The implementation extracts our zip file to a CSV file in the same directory. It looks a lot like the assets we defined in the tutorial, with one main difference.

In the assets you wrote in the tutorial, you indicated the asset dependencies by including function arguments with the name of the upstream assets. Dagster then invoked an I/O manager to load the asset as a Python object and supplied it to your function.

However, in this case, we don't want a Python object for the upstream asset, we just want to work with the file directly. So we instead supply "stopwords_zip" to the non_argument_deps parameter of the @asset decorator. This lets us tell Dagster that the stopwords asset depends on the stopwords_zip asset, without telling it to load stopwords_zip for us.

Combining assets with and without I/O#

Finally, let's modify the topstories_word_cloud asset to read from the stopwords_csv asset instead of the hardcoded stopwords:

import csv

@asset(non_argument_deps={"stopwords_csv"})
def topstories_word_cloud(topstories):
    with open("stopwords.csv", "r") as f:
        stopwords = {row[0] for row in csv.reader(f)}

    titles_text = " ".join([str(item) for item in topstories["title"]])
    titles_cloud = WordCloud(stopwords=stopwords, background_color="white").generate(
        titles_text
    )

    # Generate the word cloud image
    plt.figure(figsize=(8, 8), facecolor=None)
    plt.imshow(titles_cloud, interpolation="bilinear")
    plt.axis("off")
    plt.tight_layout(pad=0)

    # Convert the image to a saveable format
    buffer = BytesIO()
    plt.savefig(buffer, format="png")
    image_data = base64.b64encode(buffer.getvalue())

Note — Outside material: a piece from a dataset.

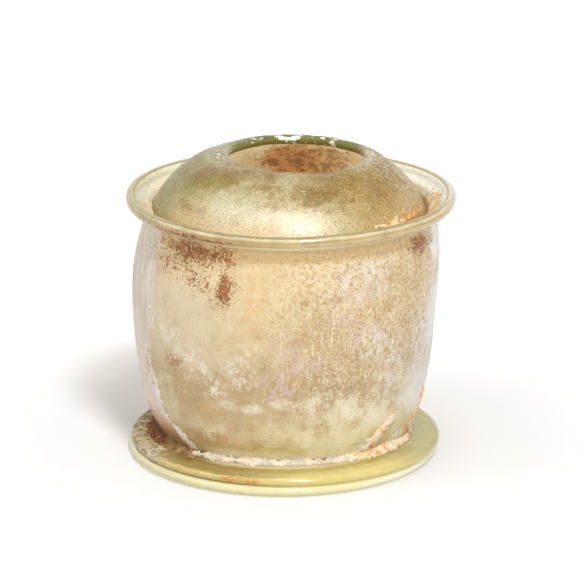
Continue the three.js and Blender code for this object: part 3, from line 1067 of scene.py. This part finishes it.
def build_foot_crusts(vessel, upper):
    """What lies on the vessel's wall and on the foot."""
    wall = cut(vessel[: from_highest(vessel)], inner=30.3, low=6.5)
    top = cut(upper, inner=30.9, outer=36.9, low=4.1)
    lime = encrusted(
        "junction_crust", 60,
        (0.18, 226, 218, 196), (0.3, 198, 188, 160), (0.38, 222, 210, 182), (0.45, 242, 226, 200),
        (0.52, 240, 218, 186), (0.57, 234, 188, 132), (0.7, 196, 138, 84), warm=(20, 36, 90, 120),
    )
    low = resampled(np.vstack([top, cut(wall, high=19)]), 0.36)
    crust("junction_crust", low, vessel_form, junction_crust, ALL_ROUND, 640, lime, *VESSEL)
    white = encrusted(
        "edge_crust", 64,
        (0.3, 246, 240, 234), (0.5, 236, 224, 210), (0.6, 216, 186, 148), (0.7, 178, 132, 88),
    )
    tall = resampled(cut(wall, high=57), 0.4)
    crust("edge_crust", tall, vessel_form, edge_crust, (-68, -34), 90, white, *VESSEL)
    hollow = resampled(np.vstack([top, cut(wall, high=16)]), 0.3)
    earth = hollow_soil()
    crust("hollow_soil", hollow, vessel_form, soil, (-120, -38), 220, earth, *VESSEL, air=0.04)
    edge = resampled(cut(upper[np.argmax(upper[:, 0] > 36) + 1 :], inner=35.0, low=2.7), 0.25)
    grey = encrusted(
        "seam_crust", 76,
        (0.32, 232, 226, 212), (0.46, 204, 194, 170), (0.58, 182, 164, 128), (0.7, 206, 162, 116),
    )
    crust("seam_crust", edge, disc_form, seam_crust, (-130, -36), 260, grey, "base", "upper_foot_glass")


def build_mouth_crusts(vessel, lid):
    """What lies in the flare, on the lid's lip and round its hole."""
    orange = encrusted(
        "gutter_deposit", 68,
        (0.3, 244, 232, 208), (0.45, 236, 206, 158), (0.58, 224, 174, 116), (0.72, 190, 130, 80),
        warm=(10, 40, 100, 130),
    )
    flare = resampled(cut(vessel[from_highest(vessel) :], inner=33.3, outer=37.4, low=60), 0.35)
    crust("gutter_deposit", flare, vessel_form, gutter, ALL_ROUND, 560, orange, *VESSEL)
    lip = resampled(cut(lid[: from_highest(lid)], inner=28.5, low=62.1), 0.3)
    crust("lip_deposit", lip, lid_form, lip_deposit, ALL_ROUND, 560, orange, *LID)
    grey = encrusted(
        "hole_grit", 72, (0.3, 240, 238, 230), (0.5, 214, 210, 196), (0.7, 206, 160, 108), size=2.0
    )
    dome = resampled(cut(lid[: from_highest(lid) + RIM_ROWS], outer=22.4, low=71), 0.2)
    crust("hole_grit", dome, lid_form, hole_grit, ALL_ROUND, 620, grey, *LID)


vessel_rows = build_vessel()
lid_rows = build_lid()
upper_rows = build_foot()
build_foot_crusts(vessel_rows, upper_rows)
build_mouth_crusts(vessel_rows, lid_rows)

# The floor, in metres: half its side and how far it lies below the foot. It glows for the eye, more so
# away from the pyxis, between two distances. The room is white.
FLOOR_REACH = 3.0
FLOOR_DROP = 0.0001
FLOOR_GLOW = (0.06, 0.7)
FLOOR_NEAR = 0.06
FLOOR_FAR = 0.3
PAPER = (0.84, 0.84, 0.84, 1)
SKY = 0.55

# Lamps: direction, distance, width and level, which is 1 where a surface facing the lamp shows white
LAMPS = {
    "key": ((0.17, -0.61, 0.78), 1500, 260, 0.72),
    "overhead": ((-0.05, -0.2, 0.97), 1200, 420, 0.12),
    "left": ((-0.64, -0.2, 0.74), 1200, 300, 0.08),
}
LIT_HEIGHT = 40


def eye_rays(nodes):
    """1 for rays that show the surface to the eye, straight, in gloss or through glass."""
    path = nodes.new("LightPath").outputs
    return nodes.either(path["Is Camera Ray"], path["Is Glossy Ray"], path["Is Transmission Ray"])


def build_floor():
    mesh = bpy.data.meshes.new("floor")
    corners = [(x * FLOOR_REACH, y * FLOOR_REACH, 0) for x, y in ((-1, -1), (1, -1), (1, 1), (-1, 1))]
    mesh.from_pydata(corners, [], [(0, 1, 2, 3)])
    floor = placed("floor", mesh)
    floor.location = (0, 0, -FLOOR_DROP)
    material = bpy.data.materials.new("floor")
    mesh.materials.append(material)
    nodes = Nodes(material)
    away = nodes.vector("LENGTH", nodes.new("TexCoord").outputs["Object"])
    glows = nodes.range(away, FLOOR_NEAR, FLOOR_FAR, *FLOOR_GLOW, blend="LINEAR")
    paper = nodes.new("BsdfDiffuse", PAPER)
    glow = nodes.new("Emission", Strength=nodes.both(eye_rays(nodes), glows))
    nodes.new("OutputMaterial", nodes.new("AddShader", paper.outputs[0], glow.outputs[0]).outputs[0])


def build_room():
    world = bpy.data.worlds.new("room")
    nodes = Nodes(world)
    sky = nodes.new("Background", Strength=nodes.range(eye_rays(nodes), 0, 1, SKY, 1, blend="LINEAR"))
    nodes.new("OutputWorld", sky.outputs[0])
    bpy.context.scene.world = world


def build_lamps():
    for name, (towards, distance, size, level) in LAMPS.items():
        data = bpy.data.lights.new(name, "AREA")
        data.shape = "DISK"
        data.size = size * MM
        data.energy = level * (math.pi * distance * MM) ** 2
        made = placed(name, data)
        towards = Vector(towards).normalized()
        made.location = (Vector((0, 0, LIT_HEIGHT)) + towards * distance) * MM
        made.rotation_euler = towards.to_track_quat("Z", "Y").to_euler()


def build_camera():
    data = bpy.data.cameras.new("camera")
    data.lens = CAMERA_LENS
    data.sensor_width = SENSOR_WIDTH
    data.clip_start = CLIP_START
    data.clip_end = CLIP_END
    made = placed("camera", data)
    cosine, sine = math.cos(CAMERA_ELEVATION), math.sin(CAMERA_ELEVATION)
    ahead = Vector((0, cosine, -sine))
    right = Vector((1, 0, 0))
    up = Vector((0, sine, cosine))
    made.location = (Vector((FOOT_AXIS, 0, CAMERA_MIDDLE)) - ahead * CAMERA_DISTANCE) * MM
    aim = (ahead + right * AIM_RIGHT + up * AIM_UP).normalized()
    made.rotation_euler = aim.to_track_quat("-Z", "Y").to_euler()
    bpy.context.scene.camera = made


build_floor()
build_room()
build_lamps()
build_camera()
bpy.context.scene.view_settings.view_transform = "Standard"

    # Convert the image to Markdown to preview it within Dagster
    md_content = f"![img](data:image/png;base64,{image_data.decode()})"

    # Attach the Markdown content as metadata to the asset
    return Output(
        value=image_data,
        metadata={
            "plot": MetadataValue.md(md_content)
        }
    )

    return result

This asset mixes and matches argument-based dependencies with non-argument-based dependencies. It depends on the topstories_word_cloud asset, which we defined in the previous section of the tutorial, and it relies on Dagster to load that asset's value into memory. It also depends on the stopwords asset, and the decorated function takes responsibility for loading that asset's value into memory.

Now let's visualize all these assets in Dagit:

dagster dev

Navigate to http://127.0.0.1:3000:

Asset graph with assets using non-argument deps

When to use assets without arguments and return values#

In the tutorial, we saw assets with return values and arguments — where business logic and I/O are kept separate. In this guide, we saw assets with no return values and no arguments — where there's no separation between business logic and I/O. When should you use one instead of the other?

In general, doing the former is preferred - to use return values and arguments in the @asset-decorated function and to keep any custom I/O code inside an I/O manager. A couple of the reasons are:

  • Separating business logic from I/O makes it easier to write lightweight tests for the business logic.
  • There are fewer opportunities for bugs. In the implementation of stopwords, it would be easy to accidentally read from the wrong file.

However, sometimes this is impossible or inconvenient. When you're working with tools that aren't designed for a clean separation between business logic and I/O, it's often not worth going through contortions to fit them into the argument/return model. For those cases, use the patterns that were shown here.